Before any communication strategy can work, team members need to feel safe enough to participate authentically. Psychological safety—the belief that one won't be punished for speaking up—is the prerequisite for everything else.
Compare: Active Listening vs. Empathy—both require focused attention, but active listening emphasizes cognitive understanding (what was said) while empathy targets emotional understanding (how they feel). Strong leaders deploy both simultaneously.
Even in high-trust environments, communication fails when messages are unclear. Signal clarity means reducing noise—anything that distorts the intended meaning between sender and receiver.
Compare: Clear Messaging vs. Clear Goals—messaging focuses on how you communicate in the moment, while goal-setting focuses on what you're communicating about over time. Both reduce ambiguity, but at different scales. If an exam question asks about reducing team confusion, consider which scale the scenario addresses.
Good intentions aren't enough—leaders must build systems that make effective communication the default, not the exception.
Compare: Open Channels vs. Regular Meetings—channels provide availability for communication, while meetings provide structure.

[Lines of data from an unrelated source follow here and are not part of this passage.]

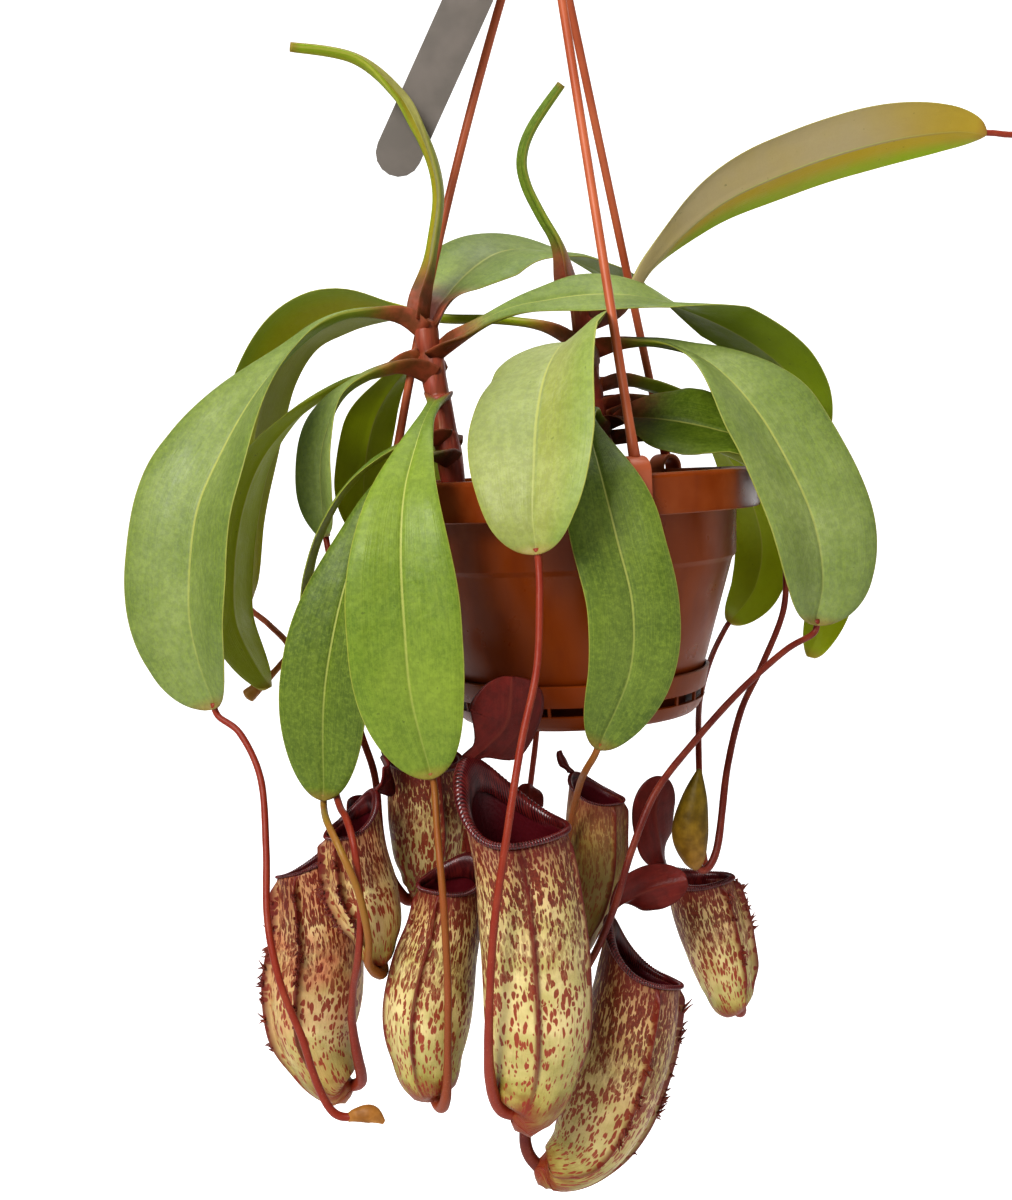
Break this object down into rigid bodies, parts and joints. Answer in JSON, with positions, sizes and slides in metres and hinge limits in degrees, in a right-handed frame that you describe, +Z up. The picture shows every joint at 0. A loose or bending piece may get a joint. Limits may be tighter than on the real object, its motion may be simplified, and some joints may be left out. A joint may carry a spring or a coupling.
{
  "type": "potted pitcher plant",
  "caption": "Tropical pitcher plant with arching leaves and hanging speckled pitchers, in a round plastic pot with a drip tray, rod hanger, top hook and blank label.",
  "frame": {"origin": "seat of the hook: the inner top of its crook, on the pot's axis, where the pot hangs", "axes": "+Z up along the pot's axis, +X to the right and +Y away from the side that the picture shows"},
  "size_m": [0.3706, 0.2068, 0.5091],
  "materials": {
    "terracotta_plastic": "dark red-brown moulded plastic with a soft gloss",
    "peat": "damp black peat with fibres",
    "label_plastic": "thin printed plastic, left bare",
    "stem": "smooth reddish stem",
    "leaf": "leathery, glossy green leaf with a darker midrib",
    "young_leaf": "fresh yellow-green to bronze leaf",
    "tendril": "smooth red to yellow-green stalk",
    "pitcher": "cream-green jug with maroon speckles and a dark ribbed lip",
    "bud": "closed olive or dried tan jug"
  },
  "bodies": {
    "root": {"bud_dry": "bud", "bud_upright": "bud", "drip_tray": "terracotta_plastic", "hanger_hook": "terracotta_plastic", "label": "label_plastic", "leaf_back_centre": "leaf", "leaf_back_left": "leaf", "leaf_back_low": "leaf", "leaf_back_middle": "leaf", "leaf_back_right": "leaf", "leaf_big_left": "leaf", "leaf_big_right": "leaf", "leaf_far_left": "leaf", "leaf_front_bright": "leaf", "leaf_front_centre": "leaf", "leaf_front_left": "leaf", "leaf_front_right": "leaf", "leaf_left_back": "leaf", "leaf_left_inner": "leaf", "leaf_left_low": "leaf", "leaf_left_under": "leaf", "leaf_over_right": "leaf", "leaf_right_dark": "leaf", "leaf_right_inner": "leaf", "leaf_right_small": "leaf", "leaf_up_right": "young_leaf", "leaf_young_left": "young_leaf", "leaf_young_right": "young_leaf", "pitcher_back": "pitcher", "pitcher_front": "pitcher", "pitcher_inner": "pitcher", "pitcher_left": "pitcher", "pitcher_left_front": "pitcher", "pitcher_middle": "pitcher", "pitcher_right": "pitcher", "pitcher_right_back": "pitcher", "pitcher_right_low": "pitcher", "pot": "terracotta_plastic", "rod_front": "terracotta_plastic", "rod_left": "terracotta_plastic", "rod_right": "terracotta_plastic", "soil": "peat", "stem_left": "stem", "stem_right": "stem", "tendril_back_middle": "tendril", "tendril_back_right": "tendril", "tendril_big_left": "tendril", "tendril_big_right": "tendril", "tendril_far_left": "tendril", "tendril_front_bright": "tendril", "tendril_front_centre": "tendril", "tendril_front_left": "tendril", "tendril_front_right": "tendril", "tendril_left_inner": "tendril", "tendril_left_low": "tendril", "tendril_right_dark": "tendril", "tendril_up_right": "tendril"}
  },
  "joints": []
}
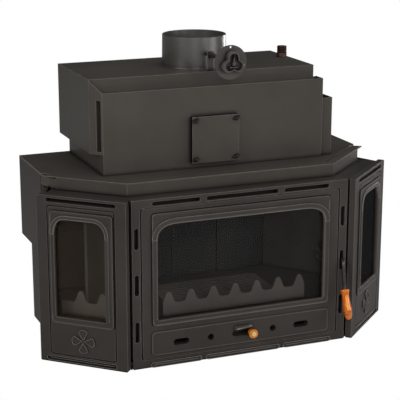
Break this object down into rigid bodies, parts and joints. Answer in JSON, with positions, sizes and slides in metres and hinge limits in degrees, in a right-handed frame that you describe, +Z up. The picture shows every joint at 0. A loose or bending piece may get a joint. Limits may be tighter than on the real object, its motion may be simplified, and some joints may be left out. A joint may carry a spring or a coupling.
{
  "type": "boiler fireplace insert",
  "caption": "Boiler fireplace insert with a three-sided cast front, glazed door and wings, water tank above, flue collar with damper, air slider and lift latch.",
  "frame": {"origin": "on the floor directly under the axis of the flue collar", "axes": "+X to the viewer's right along the width, +Y to the back, +Z up along the flue"},
  "size_m": [1.1564, 0.6479, 0.93],
  "materials": {
    "painted_steel": "satin heat-resistant paint",
    "cast_black": "painted casting",
    "bare_steel": "oiled steel",
    "thread_steel": "primed pipe thread",
    "clear_glass": "clear ceramic glass",
    "turned_wood": "glossy lacquer",
    "knob_wood": "lacquered wood",
    "rope_seal": "glass-fibre rope"
  },
  "bodies": {
    "stove": {"base_frame": "painted_steel", "body_floor": "painted_steel", "outer_casing": "painted_steel", "inner_firebox": "painted_steel", "jacket_strips": "painted_steel", "top_plate": "painted_steel", "firebox_ceiling": "painted_steel", "smoke_throat": "painted_steel", "front_carrier": "painted_steel", "collar_band": "painted_steel", "neck_casing": "painted_steel", "tank_shell": "painted_steel", "smoke_box": "painted_steel", "heat_tubes": "painted_steel", "front_shield": "painted_steel", "cover_seal": "rope_seal", "cover_plate": "painted_steel", "cover_screws": "bare_steel", "side_duct": "painted_steel", "flue_collar": "painted_steel", "water_outlet": "thread_steel", "return_socket": "thread_steel", "well_socket": "thread_steel", "rod_bracket": "painted_steel", "damper_rosette": "cast_black", "centre_frame": "cast_black", "hinge_pins": "bare_steel", "frame_bolts": "bare_steel", "wing_frame_left": "cast_black", "wing_frame_right": "cast_black", "wing_glass_left": "clear_glass", "wing_glass_right": "clear_glass", "wing_bolts": "bare_steel", "wing_clips": "bare_steel", "hearth_plate": "painted_steel", "drawer_guides": "painted_steel", "ash_drawer": "bare_steel", "fire_grate": "cast_black", "front_fence": "cast_black", "side_fences": "cast_black", "back_plates": "cast_black", "side_plates": "cast_black", "smoke_baffle": "painted_steel", "baffle_hangers": "bare_steel", "latch_bracket": "bare_steel"},
    "damper": {"damper_rod": "bare_steel", "damper_blade": "bare_steel", "damper_grip": "cast_black"},
    "handle": {"latch_shaft": "bare_steel", "latch_lever": "bare_steel", "latch_hook": "bare_steel", "handle_grip": "turned_wood"},
    "door": {"door_casting": "cast_black", "door_glass": "clear_glass", "door_seal": "rope_seal", "glass_clips": "bare_steel", "door_striker": "bare_steel", "slider_rails": "bare_steel"},
    "air_control": {"air_slider": "bare_steel", "air_knob": "knob_wood"}
  },
  "joints": [
    {"name": "door_swing", "type": "hinge", "parent": "stove", "child": "door", "pos_m": [-0.31, -0.384, 0.26], "axis": [0, 0, -1], "range_deg": [0, 110]},
    {"name": "air_slide", "type": "slide", "parent": "door", "child": "air_control", "axis": [-1, 0, 0], "range_m": [0, 0.054]},
    {"name": "latch_lift", "type": "hinge", "parent": "stove", "child": "handle", "pos_m": [0.334, -0.352, 0.262], "axis": [-1, 0, 0], "range_deg": [0, 25]},
    {"name": "damper_turn", "type": "hinge", "parent": "stove", "child": "damper", "pos_m": [0, 0, 0.879], "axis": [0, 1, 0], "range_deg": [0, 90]}
  ]
}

High-performing teams need both: the freedom to communicate anytime and the discipline of scheduled alignment moments.
The ultimate goal of team communication is accessing the full cognitive diversity of your group. Collective intelligence emerges when leaders create conditions for all voices to contribute.
Compare: Encouraging Diversity vs. Resolving Conflicts—both involve managing different viewpoints, but diversity practices invite divergent thinking while conflict resolution integrates it. Leaders who excel at the first but neglect the second create chaos; those who only resolve conflicts without encouraging diversity create groupthink.
| Concept | Best Examples |
|---|---|
| Building Psychological Safety | Active Listening, Empathy and Emotional Intelligence, Open Communication Channels |
| Reducing Message Ambiguity | Clear and Concise Messaging, Setting Clear Goals and Expectations |
| Creating Communication Systems | Regular Meetings, Appropriate Communication Tools, Open Channels |
| Accessing Collective Intelligence | Encouraging Diverse Perspectives, Constructive Feedback |
| Managing Tension Productively | Resolving Conflicts, Constructive Feedback, Empathy |
| Leader Self-Development | Emotional Intelligence, Active Listening |
| Team Alignment | SMART Goals, Regular Check-Ins, Transparent Decision-Making |
Which two practices both require focused attention but differ in whether they target cognitive or emotional understanding? How would you deploy them together in a difficult conversation?
A team has great tools and clear goals but members still hesitate to share concerns. Which foundational practices are likely missing, and why do they matter?
Compare and contrast how "Encouraging Diverse Perspectives" and "Resolving Conflicts" both manage differences—what happens when a leader excels at one but neglects the other?
If a team consistently misunderstands project requirements despite frequent communication, which practices would you prioritize and why? Identify at least two from different conceptual categories.
An FRQ describes a leader who gives feedback only during annual reviews and wonders why performance doesn't improve. Using the principles of constructive feedback and regular check-ins, explain what's going wrong and how to fix it.